Long term site impacts from clearing differ substantially between residential and commercial projects. A cleared residential lot eventually becomes a single property with a home, landscaping, and permeable areas that allow some stormwater infiltration. The environmental impact of one cleared lot in a neighborhood of similar lots is relatively modest and localized.

Commercial developments create lasting changes to hydrology, vegetation patterns, and land use across substantial areas. Large buildings and expansive parking lots create impervious surfaces that permanently change how water moves across the landscape. Commercial projects must design and build permanent stormwater infrastructure that manages these hydrologic changes not just during construction but for the life of the development. These systems require ongoing maintenance, and their failure can create flooding and water quality problems that affect surrounding areas.

For property owners in San Antonio making decisions about land clearing, understanding whether your project falls into residential or commercial categories helps you set appropriate expectations about timeline, cost, regulatory requirements, and the level of engineering and planning involved. A homeowner preparing a lot for a custom home needs a contractor who understands residential work, communicates well, and can deliver the thoughtful clearing that creates a beautiful homesite. A developer preparing land for commercial use needs a contractor with experience on large projects, relationships with engineers and regulatory agencies, and the equipment and expertise to deliver precisely graded sites that meet engineered specifications.
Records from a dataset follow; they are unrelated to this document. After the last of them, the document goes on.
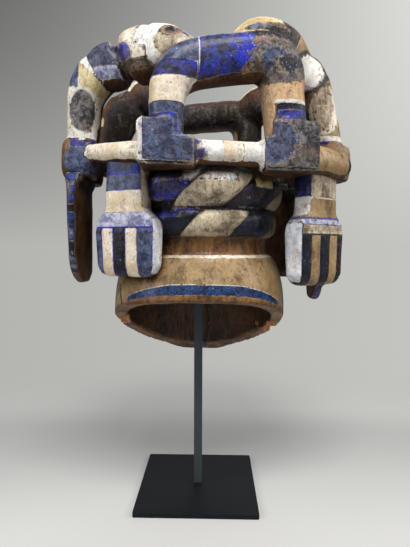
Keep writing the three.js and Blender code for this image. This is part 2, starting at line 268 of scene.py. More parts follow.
face = {
    "rings": [(184, 42, 30, 91), (194, 54, 35, 89), (208, 63, 36, 87), (226, 70, 34, 85), (248, 75, 32, 82),
              (274, 78, 30, 80), (300, 78, 27, 79), (324, 77, 29, 76), (346, 74, 29, 73), (368, 68, 26, 70)],
    "nose": [(240, 20, 8, 116), (244, 24, 14, 116), (252, 22, 17, 116), (263, 14, 15, 113), (282, 9.5, 11, 109),
             (302, 9, 8, 106), (318, 10, 5, 104)],
    "eye": {"apart": 37, "y": 98, "z": 296, "half": 21, "bulge": 10, "tall": 10.5, "turn": 22},
    "mouth": {"half": 27, "z": 218, "y": 108, "lip": 7},
}


def rimHeight(y):
    a, b, c = helmet["rim"]
    return a + b * y + c * y * y


def helmetLoft(rows, sides):
    rings = []
    for z, halfWidth, nape, front in smoothRows(rows, 2):
        a, b = roundedPoints(sides, halfWidth, 1, helmet["roundness"])
        rings.append(np.stack([a + helmet["x"], np.where(b > 0, b * front, b * nape), np.full(sides, z)], 1))
    return skin(rings)


def faceParts():
    parts = [levelRings(face["rings"], 44, 2.3), levelRings(face["nose"], 24, 2)]
    e, m = face["eye"], face["mouth"]
    for s in (-1, 1):
        parts.append(limb([(s * 84, 72, 264, 5, 8), (s * 97, 66, 266, 6.5, 10), (s * 107, 55, 284, 5.5, 10),
                           (s * 109, 51, 306, 5.5, 10), (s * 103, 57, 321, 6, 10), (s * 88, 70, 324, 5, 8)],
                          (s * 0.72, 0.69, 0), sides=18))  # ear
        parts.append(ball((14, 6, 24), (0, 0, -s * 50), (s * 92, 61, 294)))
        parts.append(ball((e["half"], e["bulge"], e["tall"]), (0, 0, -s * e["turn"]),
                          (s * e["apart"], e["y"], e["z"])))
        parts.append(limb([(s * 8, 103, 320, 3, 4), (s * 26, 101, 324, 4, 4), (s * 45, 94, 320, 4, 4),
                           (s * 62, 82, 306, 3, 4)], (0, 1, 0), sides=14))  # brow
        half, y, z = m["half"], m["y"], m["z"]
        lip = z + s * m["lip"]
        parts.append(limb([(-half, y, z, 2, 4), (-half / 2, y + 4, lip, 6, 11), (0, y + 6, lip, m["lip"], 12),
                           (half / 2, y + 4, lip, 6, 11), (half, y, z, 2, 4)], (0, 1, 0), sides=16))
    return parts


def belowRim():
    ys = np.linspace(170, -170, 41)
    outline = [(-170, 60), (170, 60)] + [(y, rimHeight(y)) for y in ys]
    points, faces = prism(outline, -170, 170)
    return points[:, [1, 0, 2]], faces


def cutterObject(name, parts):
    points, faces, _ = joined(parts)
    made = meshObject(name, points, faces)
    outwardFaces(made)
    made.hide_render = True
    return made


def aroundNape(points):
    # Degrees round from the nape, positive towards +X
    return np.degrees(np.arctan2(points[:, 0] - helmet["x"], -points[:, 1]))


def strandSides(points):
    # Signed distance in mm to the edge of the nearest light strand of the turban, positive inside it
    around, z = aroundNape(points), points[:, 2]
    upper = z > 409
    lean = np.where(upper, 0.5 * (z - 432), 0.5 * (z - 392) + 3)
    pitch = 360 / helmet["strands"]
    place = (around - helmet["strandStart"] - lean) % pitch
    wide = helmet["strandWide"]
    inside = np.minimum(place, wide - place)
    outside = np.minimum(place - wide, pitch - place)
    return np.where(place < wide, inside, -outside) * 1.75, place  # a degree is about 2 mm round the turban


helmetParts = [helmetLoft(helmet["outside"], 120)] + faceParts()
points, faces, owners = joined(helmetParts)
cutters = [
    cutterObject("hollowCut", [helmetLoft(helmet["hollow"], 90)]),
    cutterObject("rimCut", [belowRim()]),
]
for index, (size, place) in enumerate(helmet["breaks"]):
    cutters.append(cutterObject(f"breakCut{index}", [ball(size, (8 * index, 11 * index, 25 * index), place, 11)]))
helmetPiece = carved("helmet_carving", points, faces, carving["voxelHelmet"], cutters)
smoothed(helmetPiece, carving["smoothing"])
print("helmet carved", len(helmetPiece.data.polygons))


# The open cage of limbs: u across, v along its depth, turned on the helmet

cage = {"turn": 10, "middle": (18.6, 5.2), "farDrop": 6, "farDropAbove": 540}


def toWorld(points):
    c, s = cos(radians(cage["turn"])), sin(radians(cage["turn"]))
    u, v, z = np.asarray(points).T
    return np.stack([cage["middle"][0] + u * c - v * s, cage["middle"][1] + u * s + v * c, z], 1)


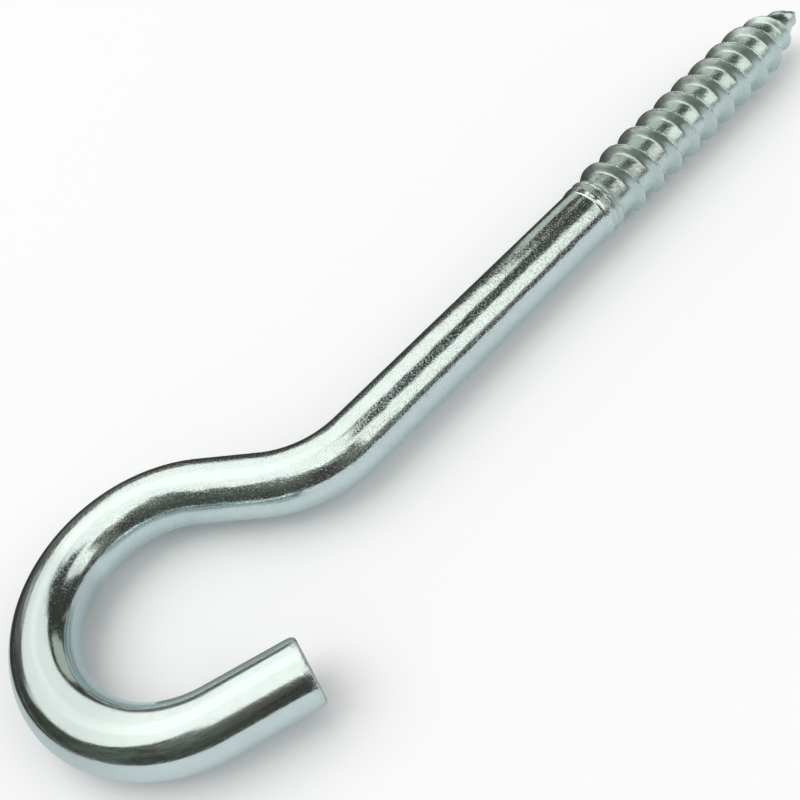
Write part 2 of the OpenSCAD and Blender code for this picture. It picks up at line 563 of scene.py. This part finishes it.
in_thread = np.where(all_along < thread_marked_to, 1.0, 0.0)
crest = in_thread * thread_wave(from_crest(all_along + thread_len, all_angle))
collar_crest = sum(bell(all_along - place, shiny_width) for place in shiny_places)
crest = np.concatenate([np.maximum(crest, collar_crest).ravel(), [tip_height, cut_height]])
add_mark(mesh, "crest_height", "FLOAT", "value", crest[used])

# %% [markdown]
# ## Writing node trees
#
# A material made by hand in the shader editor is nodes and links. Written in Python,
# each node takes several lines, so this small class makes one node per call and hands
# back its output, which goes straight into the next call. A number, colour or vector
# may stand wherever an output may.

# %% A class for node trees
class Nodes:
    """Makes the nodes of one tree, and links them as they are made."""

    # A Mix node has sockets for every kind of value; these are its share and two colours
    colour_sockets, colour_result = (0, 6, 7), 2

    def __init__(self, tree):
        self.tree = tree

    def add(self, kind, **settings):
        """One node of a kind, with its settings."""
        made = self.tree.nodes.new("ShaderNode" + kind)
        for name, value in settings.items():
            setattr(made, name, value)
        return made

    def put(self, socket, source):
        """Link an output to a socket, or set the socket's own value."""
        if hasattr(source, "is_output"):
            self.tree.links.new(source, socket)
        else:
            socket.default_value = source

    def math(self, operation, *parts, clamp=False):
        """One sum of up to three numbers, such as ADD: first + second."""
        made = self.add("Math", operation=operation, use_clamp=clamp)
        for socket, part in zip(made.inputs, parts):
            self.put(socket, part)
        return made.outputs[0]

    def scaled(self, part, weight, base=0.0):
        """Part * weight + base."""
        return self.math("MULTIPLY_ADD", part, weight, base)

    def remap(self, source, low, high, to_low=0.0, to_high=1.0, kind="LINEAR"):
        """Low to high becomes to_low to to_high, and nothing goes past either."""
        made = self.add("MapRange", interpolation_type=kind)
        for socket, part in zip(made.inputs, (source, low, high, to_low, to_high)):
            self.put(socket, part)
        return made.outputs[0]

    def noise(self, place, scale, detail, rough=0.5, distortion=0.0):
        """Cloudy noise between 0 and 1, with so many clouds to a unit of length."""
        made = self.add("TexNoise")
        self.put(made.inputs["Vector"], place)
        names = ("Scale", "Detail", "Roughness", "Distortion")
        for name, part in zip(names, (scale, detail, rough, distortion)):
            self.put(made.inputs[name], part)
        return made.outputs["Fac"]

    def stretch(self, place, scale):
        """The same place with each direction scaled, which draws a pattern out."""
        made = self.add("Mapping")
        self.put(made.inputs["Vector"], place)
        self.put(made.inputs["Scale"], scale)
        return made.outputs[0]

    def mix(self, share, first, second):
        """A colour between two colours."""
        made = self.add("Mix", data_type="RGBA")
        for number, part in zip(self.colour_sockets, (share, first, second)):
            self.put(made.inputs[number], part)
        return made.outputs[self.colour_result]

    def mixed(self, share, first, second):
        """A shader between two shaders."""
        made = self.add("MixShader")
        for socket, part in zip(made.inputs, (share, first, second)):
            self.put(socket, part)
        return made.outputs[0]


# %% A function for materials
def new_material(name):
    """A material with nodes, and the helper for its tree."""
    made = bpy.data.materials.new(name)
    made.use_nodes = True
    print("material", name)
    return made, Nodes(made.node_tree)


zinc, coat = new_material("bright_zinc")

# %% [markdown]
# ## Bright zinc: where it lies
#
# Bright zinc is a thin coat of metal with a faint blue-green cast. It copies the steel
# below it: on the shank and the neck it is grainy, on the ring, where the wire was
# burnished by bending over a former, it is calmer, and on the screw it lies satin on
# the flanks and shiny on the crests. A painted picture could say where, but it would
# need a seam. Here five masks, each 0 to 1, are worked out from the two marks, and
# everything in the finish is weighted by them.

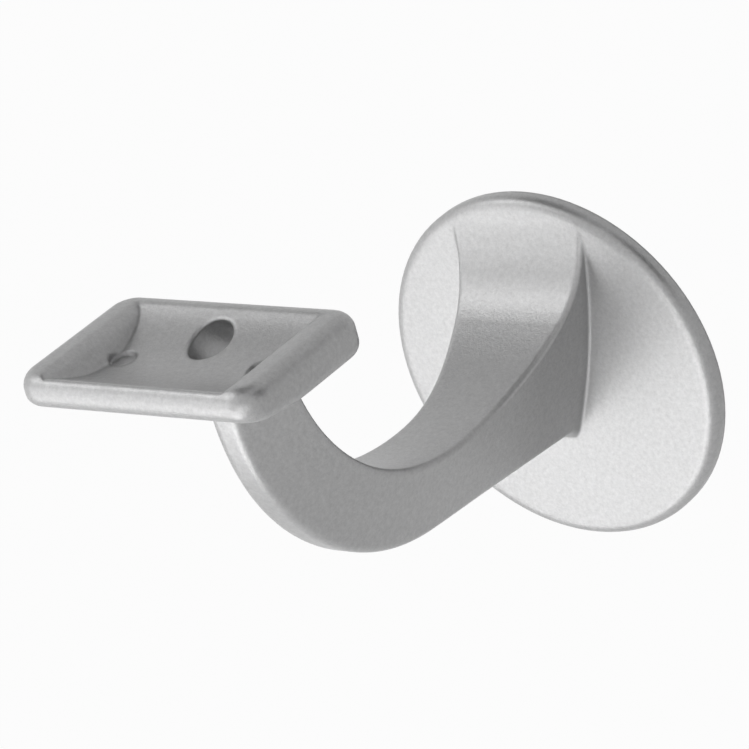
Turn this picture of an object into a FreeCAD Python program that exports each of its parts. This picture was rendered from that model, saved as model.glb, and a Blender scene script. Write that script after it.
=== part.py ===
import FreeCAD, Part
import math
import os

# Handrail bracket: one casting made of a round wall plate, a curved arm and a saddle for a round rail.
# Millimetres, +Z up. The wall is the plane y = 0, the origin is the middle of the plate's back,
# the bracket reaches out along -Y and the rail runs along X.

Vector = FreeCAD.Vector

# Wall plate
PLATE_DIAMETER = 60.0
PLATE_THICKNESS = 3.0
PLATE_EDGE_ROUNDING = 1.8
BACK_RIM_WIDTH = 4.0
BACK_RECESS_DEPTH = 1.0
BACK_BOSS_DIAMETER = 20.0

# Blind hole for the M8 stud that holds the plate to the wall (tapping drill size)
STUD_HOLE_DIAMETER = 6.8
STUD_HOLE_DEPTH = 14.0
DRILL_POINT_ANGLE = 118.0

# Where the saddle stands, and the rail that lies in it, a little in front of the saddle's middle
SADDLE_DISTANCE = 81.6
SADDLE_TOP_HEIGHT = 45.8
RAIL_DIAMETER = 42.4
RAIL_FORWARD_OFFSET = 1.2

# Saddle
SADDLE_LENGTH = 44.6
SADDLE_WIDTH = 27.8
SADDLE_THICKNESS = 6.6
SADDLE_FRONT_THICKNESS = 4.8
SADDLE_FLAT_UNDERSIDE = 14.0
SADDLE_CORNER_RADIUS = 4.4
SADDLE_TOP_ROUNDING = 2.6
SADDLE_BOTTOM_ROUNDING = 2.1

# Trough for the rail, closed by a wall at each end
TROUGH_DEPTH = 3.7
TROUGH_BOTTOM_LENGTH = 28.8
TROUGH_END_LEAN = 28.0
TROUGH_END_ROLL = 3.0
TROUGH_RIM_ROUNDING = 0.8
EJECTOR_MARK_DIAMETER = 4.2
EJECTOR_MARK_DEPTH = 0.35
EJECTOR_MARK_SPACING = 25.4

# Screw hole that slants up into the rail from the back of the arm
RAIL_HOLE_DIAMETER = 7.2
RAIL_HOLE_OFFSET = 6.6
RAIL_HOLE_ELEVATION = 45.0

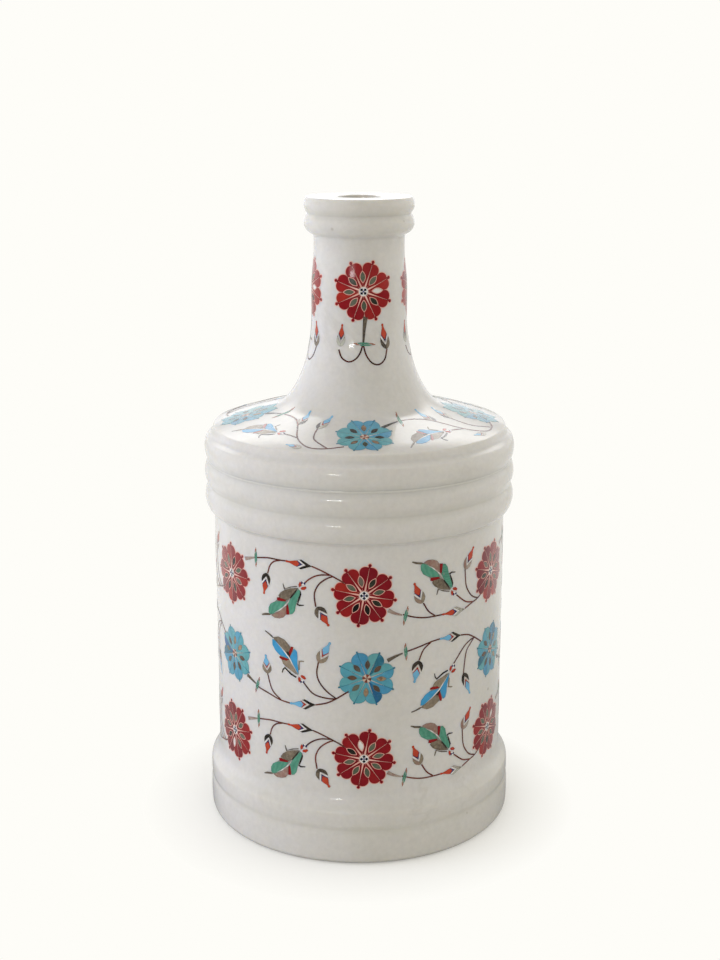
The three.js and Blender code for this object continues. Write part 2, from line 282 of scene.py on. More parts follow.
def polished(outline):
    """An outline with its corners worn round, kept only where it turns."""
    dense = []
    for a, b in zip(outline, outline[1:]):
        steps = max(1, round(math.dist(a, b) / POLISH_STEP))
        dense += [Vector(a).lerp(Vector(b), i / steps) for i in range(steps)]
    dense.append(Vector(outline[-1]))
    for _ in range(round((POLISH / POLISH_STEP) ** 2 * 2)):
        inner = [(a + 2 * b + c) / 4 for a, b, c in zip(dense, dense[1:], dense[2:])]
        dense = [dense[0], *inner, dense[-1]]
    kept = [dense[0]]
    for here, following in zip(dense[1:], dense[2:]):
        side = here - kept[-1]
        sag = side.length * side.angle(following - here) / 4
        if side.length > LONGEST_SIDE or sag > POLISH_SAG:
            kept.append(here)
    return [tuple(p) for p in [*kept, dense[-1]]]


def ring_crests(t):
    """Heights of the three rings' crests."""
    section, stand = mm(t.ring_section), mm(t.ring_radius - t.wall_radius)
    first = WALL_TOP + math.sqrt(section**2 - (section - stand) ** 2)
    return [first + i * mm(t.ring_pitch) for i in range(DRUM_RINGS + 1)]


def drum_outline(t):
    """Radius and height round half of the drum's section, from the middle of its underside."""
    wall, plinth, foot = mm(t.wall_radius), mm(t.plinth_radius), mm(t.foot_radius)
    cavity, pitch, section = mm(t.cavity_radius), mm(t.ring_pitch), mm(t.ring_section)
    outline = [(0, 0), (plinth - PLINTH_ROUND - UNDERSIDE_EDGE, 0)]
    outline += quarter((plinth - PLINTH_ROUND, PLINTH_ROUND), PLINTH_ROUND, -90)
    side = PLINTH_TOP - GROOVE_WIDTH / 2 - PLINTH_ROUND
    for i in range(1, 7):
        bulge = PLINTH_BULGE * math.sin(math.pi * i / 7)
        outline.append((plinth + bulge, PLINTH_ROUND + side * i / 7))
    for i in range(13):
        dip = GROOVE_DEPTH * (1 + math.cos(math.tau * (i / 12 - 0.5))) / 2
        height = PLINTH_TOP + GROOVE_WIDTH * (i / 12 - 0.5)
        outline.append((plinth + (foot - plinth) * i / 12 - dip, height))

    outline.append((foot, FOOT_CREST))
    crest, edge = ((foot, FOOT_BEAD_TOP - drop) for drop in (FOOT_BEAD_SIDE, FOOT_BEAD_CORNER))
    outline += curve(outline[-1], crest, edge, (foot - FOOT_QUIRK, FOOT_BEAD_TOP), 8)
    flow = (foot - 2 * FOOT_QUIRK, FOOT_BEAD_TOP + FOOT_QUIRK_RISE)
    sweep = (wall, WALL_BOTTOM - FOOT_SWEEP_DROP)
    outline += curve(outline[-1], flow, sweep, (wall, WALL_BOTTOM), 16)
    height = WALL_TOP - WALL_BOTTOM
    outline += [(wall, WALL_BOTTOM + height * i / 12) for i in range(1, 13)]

    for i, crest in enumerate(ring_crests(t)[:DRUM_RINGS]):
        low = WALL_TOP + LOW_RING_STEP + LOW_RING_FILLET - crest if i == 0 else -pitch / 2
        high = pitch / 2 - (SEAM_GAP / 2 if i == DRUM_RINGS - 1 else 0)
        moulding = bead(mm(t.ring_radius), crest, section, low, high, 22)
        if i == 0:
            corner = (wall, WALL_TOP + LOW_RING_STEP)
            outline += curve(outline[-1], corner, corner, moulding[0], 8)
        outline += moulding[1:]
    outline[-1] = (outline[-1][0] + SEAM_LIFT, outline[-1][1])
    outline = polished(outline)
    fillet = quarter((cavity - FLOOR_FILLET, FLOOR_THICKNESS + FLOOR_FILLET), FLOOR_FILLET, -90)
    return outline + [(cavity, outline[-1][1]), *reversed(fillet), (0, FLOOR_THICKNESS)]


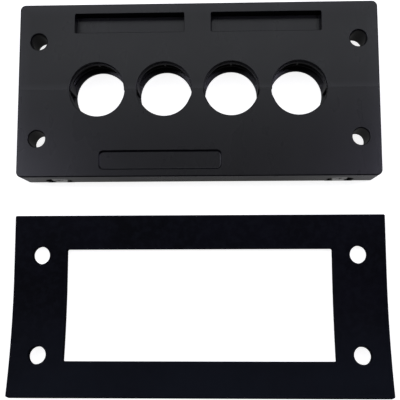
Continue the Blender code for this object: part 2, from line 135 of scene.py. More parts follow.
# Gasket
GASKET_THICKNESS = 3.0
GASKET_END = 8.75
GASKET_BAND = 11.1
GASKET_DISTANCE = 11.45
WINDOW_END = 8.3
WINDOW_SIDE = 1.9
FLAT_WIDTH = 19.0
GASKET_HALF_LENGTH = MOUNT_X + GASKET_END
WINDOW_HALF_LENGTH = MOUNT_X - WINDOW_END
WINDOW_HALF_WIDTH = MOUNT_Y + WINDOW_SIDE
GASKET_HALF_WIDTH = WINDOW_HALF_WIDTH + GASKET_BAND
GASKET_Y = PLATE_Y - (HALF_WIDTH + GASKET_DISTANCE + GASKET_HALF_WIDTH)
GASKET_CORNER_RADIUS = 0.5
GASKET_HOLE_RADIUS = 2.85
GASKET_HOLE_STEPS = 72
CURL_START = GASKET_HALF_WIDTH - FLAT_WIDTH
CURL_RADIUS = 132.0
CURL_SLICE = 1.2
CURL_SLICES = 48
CROSS_SLICE = 2.5
CROSS_SLICES = 49
EDGE_SOFTNESS = 0.18


# Shapes
def link(obj):
    bpy.context.scene.collection.objects.link(obj)
    return obj


def mesh_object(name, bm):
    mesh = bpy.data.meshes.new(name)
    bmesh.ops.recalc_face_normals(bm, faces=bm.faces)
    bm.to_mesh(mesh)
    bm.free()
    return link(bpy.data.objects.new(name, mesh))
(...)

Both types of projects require skill, experience, and attention to detail. Both need proper permitting, appropriate erosion control, and contractors who understand San Antonio’s soil conditions and environmental regulations. The key is matching your expectations and your contractor selection to the actual nature of your project, whether that’s preparing a single lot where your family will build their dream home or clearing fifty acres where a mixed use development will reshape a corner of San Antonio’s growing landscape.